● **GOAL**: Return the first line, the line containing "inner_sweep = 81; // [60:1:95]", and every line between them, exactly as they stand.

● **AVAILABLE DATA**:
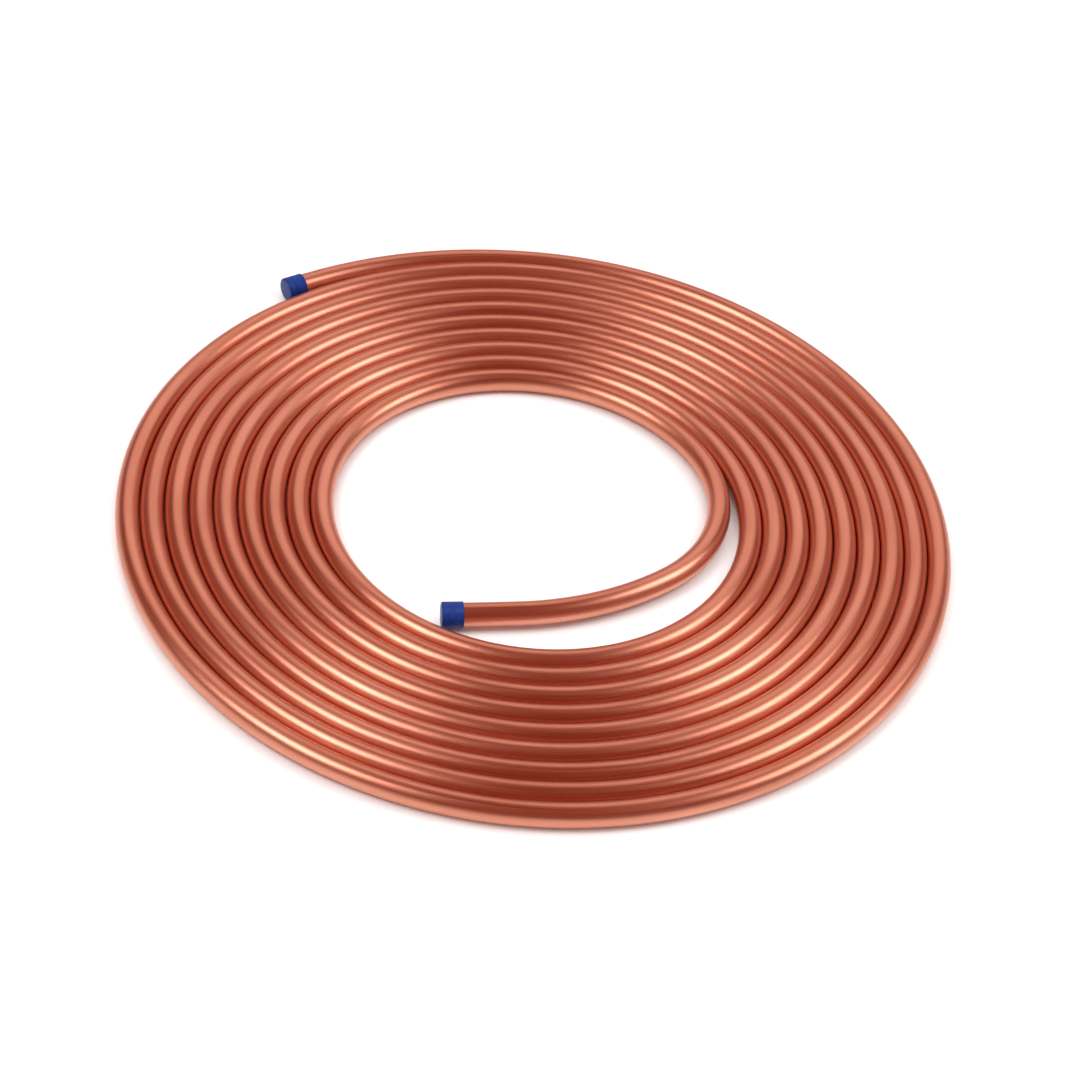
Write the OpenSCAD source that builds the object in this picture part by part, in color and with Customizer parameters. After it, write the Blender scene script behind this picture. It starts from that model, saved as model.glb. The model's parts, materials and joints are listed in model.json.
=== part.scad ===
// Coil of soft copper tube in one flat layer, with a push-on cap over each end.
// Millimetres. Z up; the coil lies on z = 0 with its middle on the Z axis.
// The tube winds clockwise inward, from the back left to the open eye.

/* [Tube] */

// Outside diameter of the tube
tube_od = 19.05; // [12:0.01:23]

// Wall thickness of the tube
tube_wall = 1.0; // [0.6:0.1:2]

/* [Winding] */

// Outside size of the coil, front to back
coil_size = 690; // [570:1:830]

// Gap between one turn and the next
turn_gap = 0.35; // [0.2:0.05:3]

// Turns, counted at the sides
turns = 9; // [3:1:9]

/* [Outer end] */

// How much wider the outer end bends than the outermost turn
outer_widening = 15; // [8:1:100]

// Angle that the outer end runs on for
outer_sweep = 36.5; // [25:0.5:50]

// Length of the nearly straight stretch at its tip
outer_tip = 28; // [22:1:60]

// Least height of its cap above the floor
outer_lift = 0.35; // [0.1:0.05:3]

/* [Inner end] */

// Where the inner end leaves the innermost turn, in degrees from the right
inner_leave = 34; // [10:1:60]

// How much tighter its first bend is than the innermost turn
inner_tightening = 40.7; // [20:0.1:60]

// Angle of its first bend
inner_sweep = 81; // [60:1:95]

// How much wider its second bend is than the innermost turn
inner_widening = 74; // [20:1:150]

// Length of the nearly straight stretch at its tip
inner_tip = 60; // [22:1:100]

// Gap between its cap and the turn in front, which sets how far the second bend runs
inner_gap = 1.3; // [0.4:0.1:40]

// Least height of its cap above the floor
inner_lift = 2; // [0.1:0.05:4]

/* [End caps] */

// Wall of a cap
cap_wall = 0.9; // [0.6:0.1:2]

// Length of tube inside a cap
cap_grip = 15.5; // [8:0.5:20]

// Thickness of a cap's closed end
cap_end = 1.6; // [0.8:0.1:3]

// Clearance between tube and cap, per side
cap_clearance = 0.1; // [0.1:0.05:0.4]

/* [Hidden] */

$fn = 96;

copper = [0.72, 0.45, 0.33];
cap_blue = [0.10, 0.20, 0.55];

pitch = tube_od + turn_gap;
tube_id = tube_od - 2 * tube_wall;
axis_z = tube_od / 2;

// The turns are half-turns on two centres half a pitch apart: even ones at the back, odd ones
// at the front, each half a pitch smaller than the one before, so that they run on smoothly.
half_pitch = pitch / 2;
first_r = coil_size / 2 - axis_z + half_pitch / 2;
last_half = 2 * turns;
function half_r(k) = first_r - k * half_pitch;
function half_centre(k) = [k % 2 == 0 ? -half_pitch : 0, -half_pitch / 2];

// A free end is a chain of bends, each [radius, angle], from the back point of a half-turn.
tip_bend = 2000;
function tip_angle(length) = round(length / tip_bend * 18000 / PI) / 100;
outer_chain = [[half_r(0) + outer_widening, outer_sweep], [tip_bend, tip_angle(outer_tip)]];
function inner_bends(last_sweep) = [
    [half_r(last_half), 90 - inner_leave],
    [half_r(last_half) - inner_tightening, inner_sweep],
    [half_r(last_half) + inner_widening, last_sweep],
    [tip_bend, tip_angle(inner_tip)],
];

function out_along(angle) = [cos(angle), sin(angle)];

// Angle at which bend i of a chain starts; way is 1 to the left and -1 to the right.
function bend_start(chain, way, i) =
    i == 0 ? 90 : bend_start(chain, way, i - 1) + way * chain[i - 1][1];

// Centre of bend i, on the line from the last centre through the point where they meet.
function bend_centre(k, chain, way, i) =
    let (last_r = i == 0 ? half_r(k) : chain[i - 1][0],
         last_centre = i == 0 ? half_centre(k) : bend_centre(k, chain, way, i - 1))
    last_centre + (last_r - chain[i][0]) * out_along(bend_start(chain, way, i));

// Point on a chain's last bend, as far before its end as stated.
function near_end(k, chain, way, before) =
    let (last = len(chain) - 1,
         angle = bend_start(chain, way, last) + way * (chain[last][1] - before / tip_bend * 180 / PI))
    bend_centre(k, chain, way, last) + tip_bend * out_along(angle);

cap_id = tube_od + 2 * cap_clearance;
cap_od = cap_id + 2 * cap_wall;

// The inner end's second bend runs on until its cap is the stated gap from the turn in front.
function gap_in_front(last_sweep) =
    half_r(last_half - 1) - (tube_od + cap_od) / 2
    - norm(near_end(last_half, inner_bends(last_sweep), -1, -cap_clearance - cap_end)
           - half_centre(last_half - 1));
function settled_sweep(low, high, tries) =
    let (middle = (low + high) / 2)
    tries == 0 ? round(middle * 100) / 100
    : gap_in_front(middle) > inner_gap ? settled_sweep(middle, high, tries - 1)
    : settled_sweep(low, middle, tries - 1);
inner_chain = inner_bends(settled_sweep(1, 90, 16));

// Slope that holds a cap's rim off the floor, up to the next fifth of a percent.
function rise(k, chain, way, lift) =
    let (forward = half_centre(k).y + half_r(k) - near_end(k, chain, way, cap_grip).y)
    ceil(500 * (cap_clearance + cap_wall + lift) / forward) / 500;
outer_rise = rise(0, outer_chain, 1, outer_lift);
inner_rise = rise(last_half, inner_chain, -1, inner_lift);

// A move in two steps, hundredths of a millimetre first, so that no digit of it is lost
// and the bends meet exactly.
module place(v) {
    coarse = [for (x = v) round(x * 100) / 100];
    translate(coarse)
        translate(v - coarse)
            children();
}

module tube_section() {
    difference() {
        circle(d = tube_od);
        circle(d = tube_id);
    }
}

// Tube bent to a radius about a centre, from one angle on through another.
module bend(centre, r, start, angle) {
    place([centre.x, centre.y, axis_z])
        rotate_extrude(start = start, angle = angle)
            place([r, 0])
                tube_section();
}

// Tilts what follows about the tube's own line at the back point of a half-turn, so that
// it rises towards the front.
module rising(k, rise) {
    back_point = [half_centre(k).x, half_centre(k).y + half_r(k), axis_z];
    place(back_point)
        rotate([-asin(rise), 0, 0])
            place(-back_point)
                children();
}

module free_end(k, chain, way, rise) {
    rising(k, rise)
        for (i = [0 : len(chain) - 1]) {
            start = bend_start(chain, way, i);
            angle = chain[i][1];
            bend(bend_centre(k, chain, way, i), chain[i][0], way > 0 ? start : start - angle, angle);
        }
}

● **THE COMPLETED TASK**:
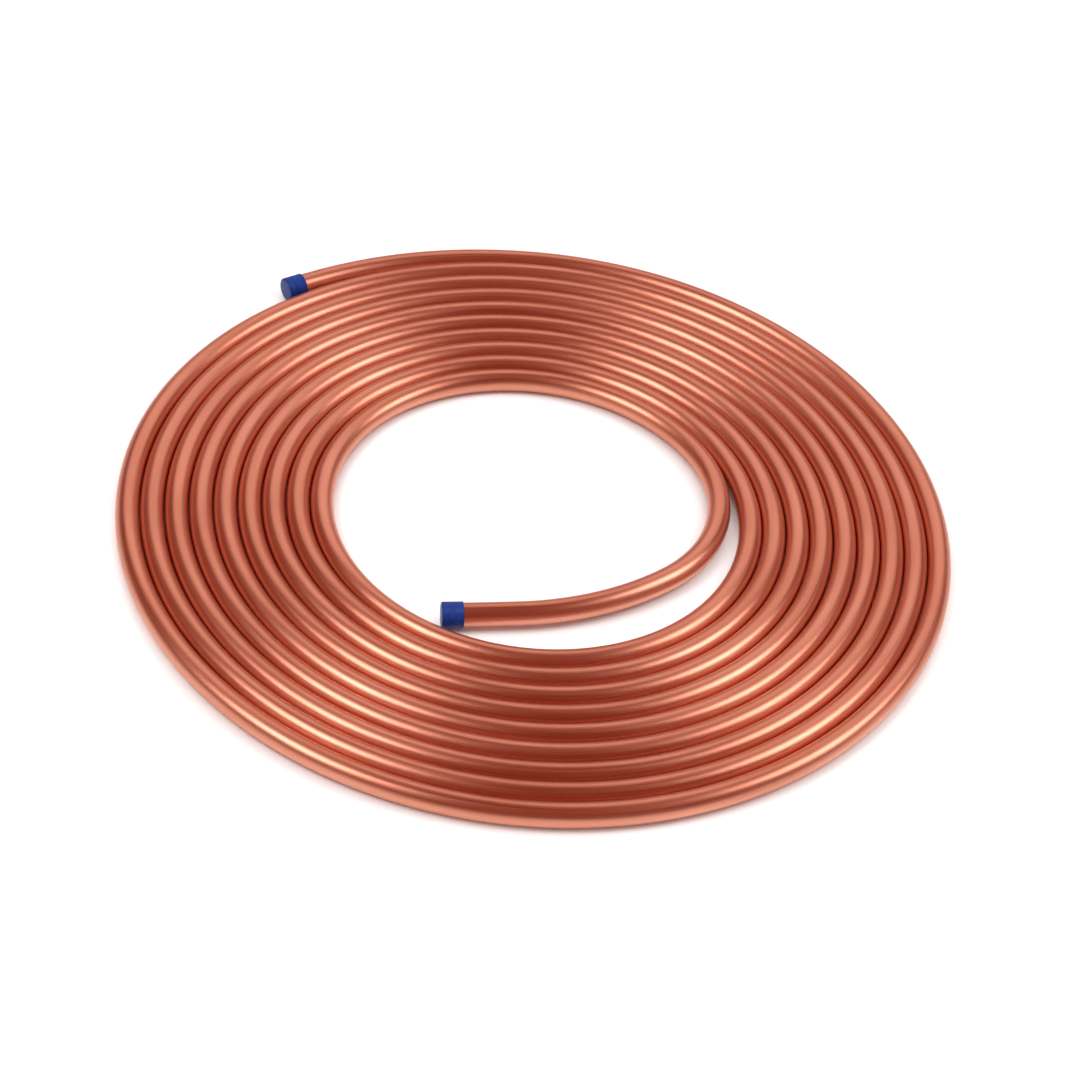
Write the OpenSCAD source that builds the object in this picture part by part, in color and with Customizer parameters. After it, write the Blender scene script behind this picture. It starts from that model, saved as model.glb. The model's parts, materials and joints are listed in model.json.
=== part.scad ===
// Coil of soft copper tube in one flat layer, with a push-on cap over each end.
// Millimetres. Z up; the coil lies on z = 0 with its middle on the Z axis.
// The tube winds clockwise inward, from the back left to the open eye.

/* [Tube] */

// Outside diameter of the tube
tube_od = 19.05; // [12:0.01:23]

// Wall thickness of the tube
tube_wall = 1.0; // [0.6:0.1:2]

/* [Winding] */

// Outside size of the coil, front to back
coil_size = 690; // [570:1:830]

// Gap between one turn and the next
turn_gap = 0.35; // [0.2:0.05:3]

// Turns, counted at the sides
turns = 9; // [3:1:9]

/* [Outer end] */

// How much wider the outer end bends than the outermost turn
outer_widening = 15; // [8:1:100]

// Angle that the outer end runs on for
outer_sweep = 36.5; // [25:0.5:50]

// Length of the nearly straight stretch at its tip
outer_tip = 28; // [22:1:60]

// Least height of its cap above the floor
outer_lift = 0.35; // [0.1:0.05:3]

/* [Inner end] */

// Where the inner end leaves the innermost turn, in degrees from the right
inner_leave = 34; // [10:1:60]

// How much tighter its first bend is than the innermost turn
inner_tightening = 40.7; // [20:0.1:60]

// Angle of its first bend
inner_sweep = 81; // [60:1:95]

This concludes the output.